We have to do the same.
Filled with God's life-breath, Inspired as God's church, this is our calling.
Knowing that God so loved not church alone but the whole world, we are to reach out to her in all her pain and brokenness and speak God's words of healing and forgiveness.
Knowing that our language may not be adequate, we are to listen to God and allow the Holy Spirit to translate so that we may more fully communicate God's love.
We speak so many different languages – of mind and heart and spirit – culture and community – yet all must hear the Gospel.
There is no official language for God rather God comes down and speaks our language, whatever it may be.
God's one supreme message of love is translated so that nobody can fail to understand.
Today, the Church's birthday, we should not celebrate a monochrome church, full of people who see the world exactly as we do.
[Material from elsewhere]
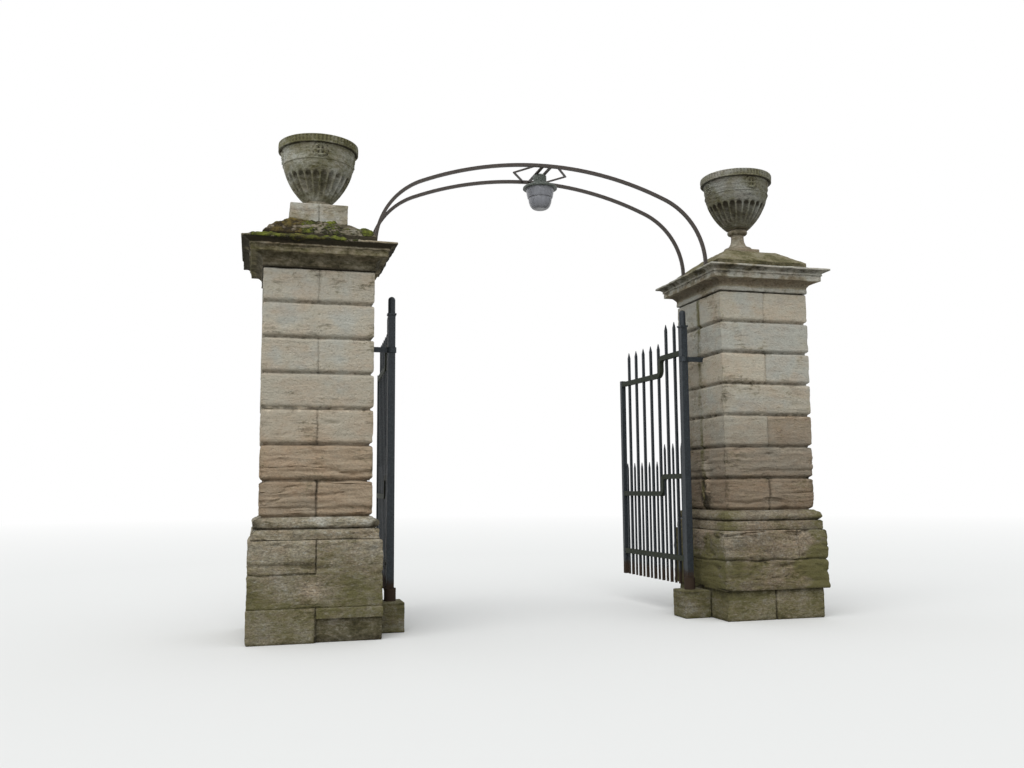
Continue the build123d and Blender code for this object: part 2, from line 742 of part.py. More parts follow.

Rather, let us rejoice in the diversity of God’s people, within and beyond our churches, and reach out to share good news with them.
If we will only let him, God can speak through us to all in their own tongue, and God can and will reconcile them all.
We may not experience the drama of that first Pentecost, -but we can and must pray to be open to the Holy Spirit, as strong as the wind, gentle as is the dove.
Come, Holy Spirit, fill the hearts of Your faithful, and kindle in them the fire of Your love.
Send forth Your Spirit, and they shall be created, And You shall renew the face of the earth.
1 comment:
Thank you, Kathryn. Wonderful stuff - both challenge and encouragement.